Stephen Downes: We don't reason over perceptions or construct meaning, etc- there's no mechanism to do that - rather, we gradually become better recognizers
Gerrit Wissing: I get the bit after 'rather'. Won't you please explain what you mean by the bit before..?
Stephen Downes: The basic constructivist premise (and I mean constructivists generally, not just those working in education) is that learning and discovery proceeds by the creation or models or representations off reality, and then carrying out operations in these representations. Usually these representations are created using a symbol system - language, mathematics, universal grammar, etc - composed of ssigns and rules for manipulation.
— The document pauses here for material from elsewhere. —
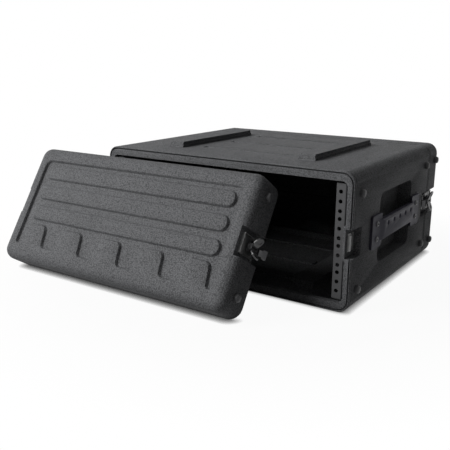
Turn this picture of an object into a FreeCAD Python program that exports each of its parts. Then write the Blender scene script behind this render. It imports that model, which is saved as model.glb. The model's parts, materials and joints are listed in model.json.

We create meaning or sense in these representations by means of a semiotic system - a way of assigning meaning to individual symbols, phrases, groups of symbols, or entire models, sometimes by reference, sometimes by coherence, etc. (note that there are many different variations on this common theme). These representations are easy to find in the world - we can see instances of language and mathematics, for example, in any book. But the theory argues that we also have these systems in our minds - that we actually reason in our heads by means of these representations, and hence that learning means constructing these representations and assigning meaning to their symbolic entities. Cf. for example the 'physical symbol system' hypothesis. What I am arguing is that this position is wrong. That even if we construct representations in our mind, there is no distinct entity over and above the representation that does the constructing, manipulation, or sense-making. Therefore, we do not learn in this way.